A Model for Assessing the Importance of Runoff Forecasts in Periodic Climate on Hydropower Production

Abstract

Hydropower is the largest source of renewable energy in the world and currently dominates flexible electricity production capacity. However, climate variations remain major challenges for efficient production planning, especially the annual forecasting of periodically variable inflows and their effects on electricity generation. This study presents a model that assesses the impact of forecast quality on the efficiency of hydropower operations. The model uses ensemble forecasting and stepwise linear optimisation combined with receding horizon control to simulate runoff and the operation of a cascading hydropower system.

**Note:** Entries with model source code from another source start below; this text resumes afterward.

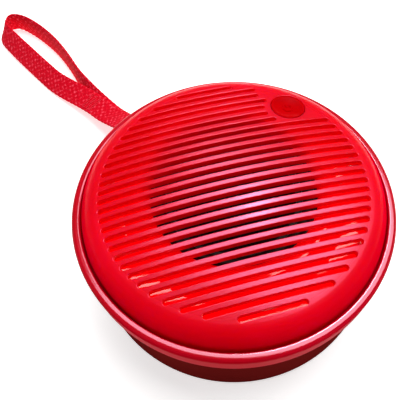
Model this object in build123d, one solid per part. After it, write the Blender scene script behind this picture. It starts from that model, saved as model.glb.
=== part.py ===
from build123d import *
import math
import os

# Palm-size round wireless speaker. Millimetres, +Z up, origin at the middle of the face it rests on.
# +X runs along the grille slots, +Y points away from the user, to the side that the strap leaves by.

# ---- driving dimensions ----
ring_outer_r = 43.0
lip_z = 32.0  # top edge of the trim ring
ring_h = 6.6
ring_inner_r = 40.7
ledge_z = 28.4  # shelf inside the ring, where the dome and the baffle stand
ledge_t = 1.8
ledge_inner_r = 32.8

body_r = 42.5
wall = 2.0
body_bottom_z = 0.8
body_corner = 2.2
tongue_top_z = 26.1
tongue_r = 41.35
seal_t = 0.5

dome_edge_r = 40.1
dome_rise = 8.4  # apex above the lip
dome_wall = 1.8
shoulder_r = 5.5
shoulder_drop = 0.5  # shoulder's centre below the lip

slot_count = 26
slot_pitch = 2.705
slot_w = 1.45
slot_field_r = 34.8
slot_round = 0.16

button_x = 21.7
button_y = 21.8
button_r = 4.8
button_gap = 0.15
button_margin = 1.0  # plain grille left between a slot's end and the button
button_travel = 0.4
dish_depth = 0.75

aperture_r = 21.9
baffle_rim_z = 36.4
baffle_r = 38.0
baffle_t = 1.6
baffle_step_r = 29.6  # foot of the step from the rim down to the flat
driver_seat_z = 34.2
well_size = (9.2, 15.6, 4.4)  # room for the power switch's board
well_wall = 0.8

boss_angles = (5, 64, 155, 205, 270, 325)
boss_at_r = 35.6
boss_r = 2.6
screw_r = 1.0
screw_hole_r = 1.3
head_r = 1.95
head_h = 1.3

frame_r = 25.0
frame_top_z = 33.6
frame_t = 1.2
gasket_inner_r = 23.8
cone_outer_r = 17.8
cone_edge_z = 32.0
cone_neck_z = 28.2
spider_seat_r = 14.2
spider_seat_h = 2.2  # above the top plate
spider_t = 0.24
coil_r = 9.25  # inside of the voice coil former
gap_r = 10.3
pole_r = 8.9
magnet_r = 18.0
plate_r = 17.0
yoke_z = 12.0
yoke_t = 2.5
magnet_h = 7.0
top_plate_t = 3.0

board_z = 5.0
board_t = 1.2
board_w = 23.0
board_y = (6.0, 36.0)
port_w = 9.0
port_h = 3.2
port_len = 7.4
port_wall_gap = 0.3

battery_size = (44.0, 30.0, 6.0)
battery_y = -13.0
floor_z = body_bottom_z + wall
pad_t = 0.5

foot_inner_r = 30.0
foot_outer_r = 36.0
foot_h = 1.6

strap_angle = 116.0
strap_exit_z = 15.0
strap_tube_r = 1.6
strap_slot = (9.0, 3.6)
clamp_face_r = 38.6
clamp_size = (5.1, 11.0, 6.8)
seam_size = (4.0, 7.2, 3.4)
indicator_x = 8.2
post_x = 9.0  # board posts, either side of the middle
wire_r = 0.6
thin_wire_r = 0.4

# Middle line of the wrist strap: out through the wall, down onto the table, once round the loop and back to
# the sewn joint where the loop closes.
strap_route = [
    (-16.92, 34.69, 15.0),
    (-20.6, 42.24, 15.0),
    (-24.2, 49.0, 12.2),
    (-28.2, 56.3, 7.6),
    (-32.6, 64.0, 4.0),
    (-36.8, 72.6, 2.8),
    (-39.6, 82.4, 3.8),
    (-42.8, 95.4, 4.7),
    (-47.0, 108.4, 4.8),
    (-53.2, 119.4, 4.7),
    (-59.8, 127.2, 4.5),
    (-66.2, 129.8, 4.1),
    (-68.8, 124.6, 3.4),
    (-65.4, 115.6, 2.7),
    (-60.2, 105.2, 2.4),
    (-54.4, 95.2, 2.4),
    (-49.4, 87.0, 2.4),
    (-46.0, 79.4, 2.2),
]


def at_angle(r, degrees, z=0.0):
    a = math.radians(degrees)
    return (r * math.cos(a), r * math.sin(a), z)


def tube(r_in, r_out, z_low, z_high):
    """Ring between two radii and two heights."""
    ring = Pos(0, 0, z_low) * Cylinder(r_out, z_high - z_low, align=(Align.CENTER, Align.CENTER, Align.MIN))
    bore = Pos(0, 0, z_low) * Cylinder(r_in, z_high - z_low, align=(Align.CENTER, Align.CENTER, Align.MIN))
    return ring - bore


def rod(x, y, r, z_low, z_high):
    return Pos(x, y, z_low) * Cylinder(r, z_high - z_low, align=(Align.CENTER, Align.CENTER, Align.MIN))


def block(x, y, z, sx, sy, sz):
    """Box from its lowest z, centred in x and y."""
    return Pos(x, y, z) * Box(sx, sy, sz, align=(Align.CENTER, Align.CENTER, Align.MIN))


def turned(points):
    """Solid of revolution from an outline of (radius, z) points."""
    outline = Plane.XZ * make_face(Polyline(*points, close=True))
    return revolve(outline, Axis.Z)


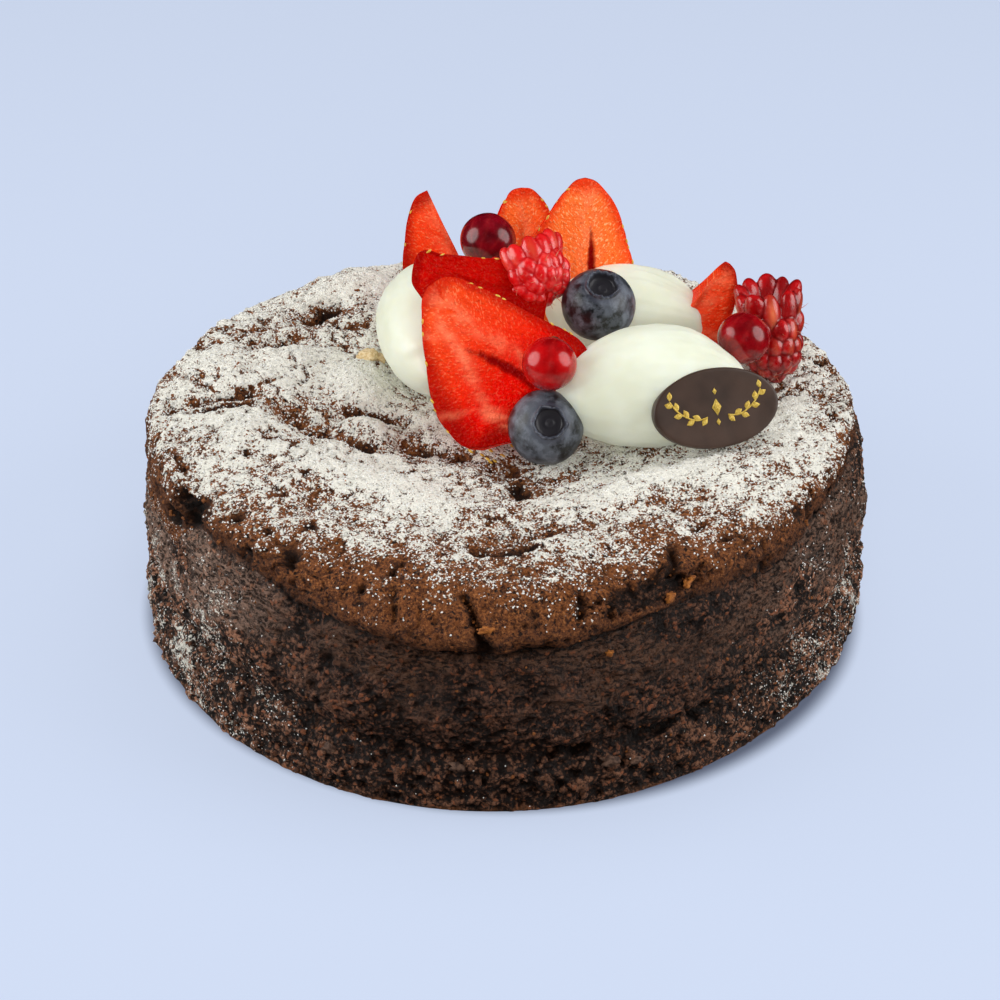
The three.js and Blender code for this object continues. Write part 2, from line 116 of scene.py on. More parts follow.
def layered(points, reach, layers, seed):  # each layer half the size of the one before
    return sum(0.5 ** one * noise(points, reach * 0.5 ** one, seed + one) for one in range(layers))


def noiseVectors(points, reach, seed, axes=3):
    return np.stack([noise(points, reach, seed + axis) for axis in range(axes)], 1)


def dots(points, reach, seed):  # how far the nearest of scattered dots is, and that dot's own number
    place = points / reach
    cell = np.floor(place)
    best = np.full(len(points), 9.0)
    own = np.zeros(len(points))
    for shift in np.ndindex(3, 3, 3):
        near = cell + np.array(shift) - 1
        away = np.linalg.norm(place - near - hashedVector(near, seed), axis=1)
        closer = away < best
        own = np.where(closer, hashed(near, seed + 7), own)
        best = np.where(closer, away, best)
    return best * reach, own


def awayFromPath(points, path):  # the distance to a line of straight stretches
    best = np.full(len(points), 1e9)
    for start, end in zip(path, path[1:]):
        start = np.array(start, float)
        leg = np.array(end, float) - start
        share = np.clip((points - start) @ leg / (leg @ leg), 0, 1)
        best = np.minimum(best, np.linalg.norm(points - start - share[:, None] * leg, axis=1))
    return best


def splineAlong(section, at):
    # section: a row of points for each place; at: how far along its row each place lies
    last = section.shape[1] - 1
    start = np.clip(np.floor(at).astype(int), 0, last - 1)
    part = (at - start)[:, None]
    row = np.arange(len(at))
    before, a, b, after = (section[row, np.clip(start + step, 0, last)] for step in (-1, 0, 1, 2))
    legs = [a - before, b - a, after - b]
    long = [np.linalg.norm(leg[:, :2], axis=1)[:, None] + 1e-9 for leg in legs]
    slopeA, slopeB = (
        long[1] * (legs[i] / long[i] * long[j] + legs[j] / long[j] * long[i]) / (long[i] + long[j])
        for i, j in ((0, 1), (1, 2))
    )
    return (
        (2 * part ** 3 - 3 * part ** 2 + 1) * a
        + (part ** 3 - 2 * part ** 2 + part) * slopeA
        + (3 * part ** 2 - 2 * part ** 3) * b
        + (part ** 3 - part ** 2) * slopeB
    )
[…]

In the first application, the model framework is applied to the Dalälven River basin in Sweden. The efficiency of hydropower operations is found to depend significantly on the linkage between the representative biannual hydrologic regime and the regime actually realised in a future scenario. The forecasting error decreases when considering periodic hydroclimate fluctuations, such as the dry–wet year variability evident in the runoff in the Dalälven River, which ultimately increases production efficiency by approximately 2% (at its largest), as is shown in scenarios 1 and 2. The corresponding potential hydropower production is found to vary by 80 GWh/year. The reduction in forecasting error when considering biennial periodicity corresponds to a production efficiency improvement of about 0.33% (or 13.2 GWh/year).